- Directed by: Louis Clyde Stoumen
- Produced by: Louis Clyde Stoumen
- Narrated by: Raymond Massey
- Production company: Camera Eye Pictures
- Distributed by: Film Representations Inc.
- Release date: 1956;
- Country: United States
- Language: English

= The Naked Eye (1956 film) =

1956 film

The Naked Eye is a 1956 American documentary film about the history of photography directed by Louis Clyde Stoumen.

==Technique==
In a 1961 letter to The New York Times, the photographer-filmmaker surveyed earlier uses of the technique of moving still images by himself and others:

“Curt Oertel made his ‘Michaelangelo,’ with important storytelling use of still material, in 1940 (released as Robert Flaherty’s ‘The Titan’ around 1949).
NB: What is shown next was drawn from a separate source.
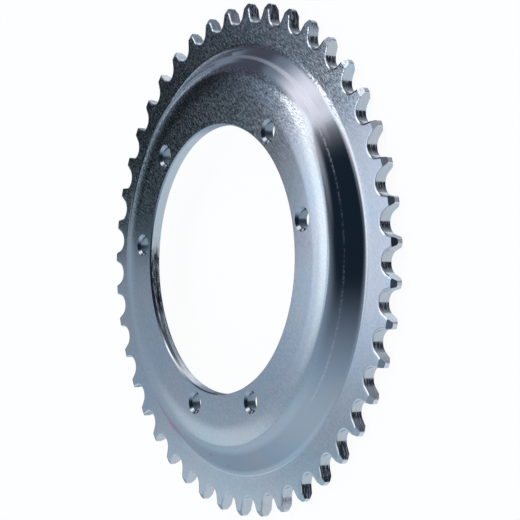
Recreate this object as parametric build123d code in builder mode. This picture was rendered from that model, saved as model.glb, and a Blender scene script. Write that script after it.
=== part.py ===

Belgium’s Henri Starc began imparting dramatic film form to still images in 1936, and his lyric ‘World of Paul Delvaux’ (1947) is an acknowledged classic. Paul Haesaerts made ‘Rubens’ in 1948. Americans Paul Falkenberg and Lewis Jacobs made ‘Lincoln Speaks at Gettysburg’ entirely out of nineteenth-century engravings, 1950. Ben Berg and Herbert Block of Hollywood have for years been making a series of story-telling dramas out of paintings and prints, including a life story of Goya. I myself pioneered the dramatic use of still photographs (rather than paintings or prints) in a story-telling sequence for Arch Oboler’s 1950 Columbia feature ‘Five,’ and have for more than a decade continued development of this form—in my independent feature ‘The Naked Eye’ (1956), the featurette ‘The True Story of the Civil War’ (an Academy Award winner, 1956), Warner Brothers’ ‘The James Dean Story’ (1957), and most recently...for...ABC-TV’s ‘Winston Churchill, the Valiant Years.”

==Accolades==
It was nominated for an Academy Award for Best Documentary Feature.